◆ The exercise
From the records below, transcribe only the lines running from the one with "Write the build123d script, in" through the one with "GLUE_GAP = 0.1". Keep both of those end lines.

··· Data shown ···

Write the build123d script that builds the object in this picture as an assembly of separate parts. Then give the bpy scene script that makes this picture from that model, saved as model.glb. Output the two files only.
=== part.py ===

···
··· Data shown ···

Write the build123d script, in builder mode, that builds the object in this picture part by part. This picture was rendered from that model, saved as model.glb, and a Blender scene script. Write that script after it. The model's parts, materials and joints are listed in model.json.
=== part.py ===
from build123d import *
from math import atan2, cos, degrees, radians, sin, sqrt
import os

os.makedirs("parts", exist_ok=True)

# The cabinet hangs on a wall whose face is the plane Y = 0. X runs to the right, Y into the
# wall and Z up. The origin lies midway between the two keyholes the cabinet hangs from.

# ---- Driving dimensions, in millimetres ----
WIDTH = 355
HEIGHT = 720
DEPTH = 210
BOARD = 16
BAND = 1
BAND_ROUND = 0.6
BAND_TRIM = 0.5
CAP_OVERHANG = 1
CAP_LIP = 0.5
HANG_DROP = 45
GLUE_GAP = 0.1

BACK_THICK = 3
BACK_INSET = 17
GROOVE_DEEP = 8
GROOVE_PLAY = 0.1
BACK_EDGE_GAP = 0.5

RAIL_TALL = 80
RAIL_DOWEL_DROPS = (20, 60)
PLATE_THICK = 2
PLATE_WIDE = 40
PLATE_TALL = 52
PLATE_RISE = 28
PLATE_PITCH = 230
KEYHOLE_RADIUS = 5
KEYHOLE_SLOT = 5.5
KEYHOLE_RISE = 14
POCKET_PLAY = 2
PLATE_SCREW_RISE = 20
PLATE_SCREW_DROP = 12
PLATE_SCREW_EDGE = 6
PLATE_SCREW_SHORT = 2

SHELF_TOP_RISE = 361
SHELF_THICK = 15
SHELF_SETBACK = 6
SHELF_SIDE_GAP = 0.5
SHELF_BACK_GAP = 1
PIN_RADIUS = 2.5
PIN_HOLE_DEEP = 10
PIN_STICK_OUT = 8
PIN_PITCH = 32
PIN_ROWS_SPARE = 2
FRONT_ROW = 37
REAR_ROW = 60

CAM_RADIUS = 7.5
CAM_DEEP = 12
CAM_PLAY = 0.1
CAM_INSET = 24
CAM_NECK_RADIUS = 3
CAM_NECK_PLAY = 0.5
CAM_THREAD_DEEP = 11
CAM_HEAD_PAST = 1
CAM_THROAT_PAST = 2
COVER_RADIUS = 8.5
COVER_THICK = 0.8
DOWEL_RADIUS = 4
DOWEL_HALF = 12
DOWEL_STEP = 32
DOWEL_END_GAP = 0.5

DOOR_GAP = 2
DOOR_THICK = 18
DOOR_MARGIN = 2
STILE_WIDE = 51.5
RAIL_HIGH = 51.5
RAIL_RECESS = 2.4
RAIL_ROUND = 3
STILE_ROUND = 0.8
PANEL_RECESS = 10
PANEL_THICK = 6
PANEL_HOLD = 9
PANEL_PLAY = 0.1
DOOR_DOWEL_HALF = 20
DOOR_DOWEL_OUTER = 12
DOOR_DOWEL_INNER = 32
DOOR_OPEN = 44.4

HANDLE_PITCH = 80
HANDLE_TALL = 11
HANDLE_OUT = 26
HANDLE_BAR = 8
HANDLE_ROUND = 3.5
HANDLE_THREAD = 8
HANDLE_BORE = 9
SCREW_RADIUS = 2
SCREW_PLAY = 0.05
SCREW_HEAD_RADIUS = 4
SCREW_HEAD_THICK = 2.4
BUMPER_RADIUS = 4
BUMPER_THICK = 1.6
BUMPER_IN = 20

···

◆ Task result
Write the build123d script, in builder mode, that builds the object in this picture part by part. This picture was rendered from that model, saved as model.glb, and a Blender scene script. Write that script after it. The model's parts, materials and joints are listed in model.json.
=== part.py ===
from build123d import *
from math import atan2, cos, degrees, radians, sin, sqrt
import os

os.makedirs("parts", exist_ok=True)

# The cabinet hangs on a wall whose face is the plane Y = 0. X runs to the right, Y into the
# wall and Z up. The origin lies midway between the two keyholes the cabinet hangs from.

# ---- Driving dimensions, in millimetres ----
WIDTH = 355
HEIGHT = 720
DEPTH = 210
BOARD = 16
BAND = 1
BAND_ROUND = 0.6
BAND_TRIM = 0.5
CAP_OVERHANG = 1
CAP_LIP = 0.5
HANG_DROP = 45
GLUE_GAP = 0.1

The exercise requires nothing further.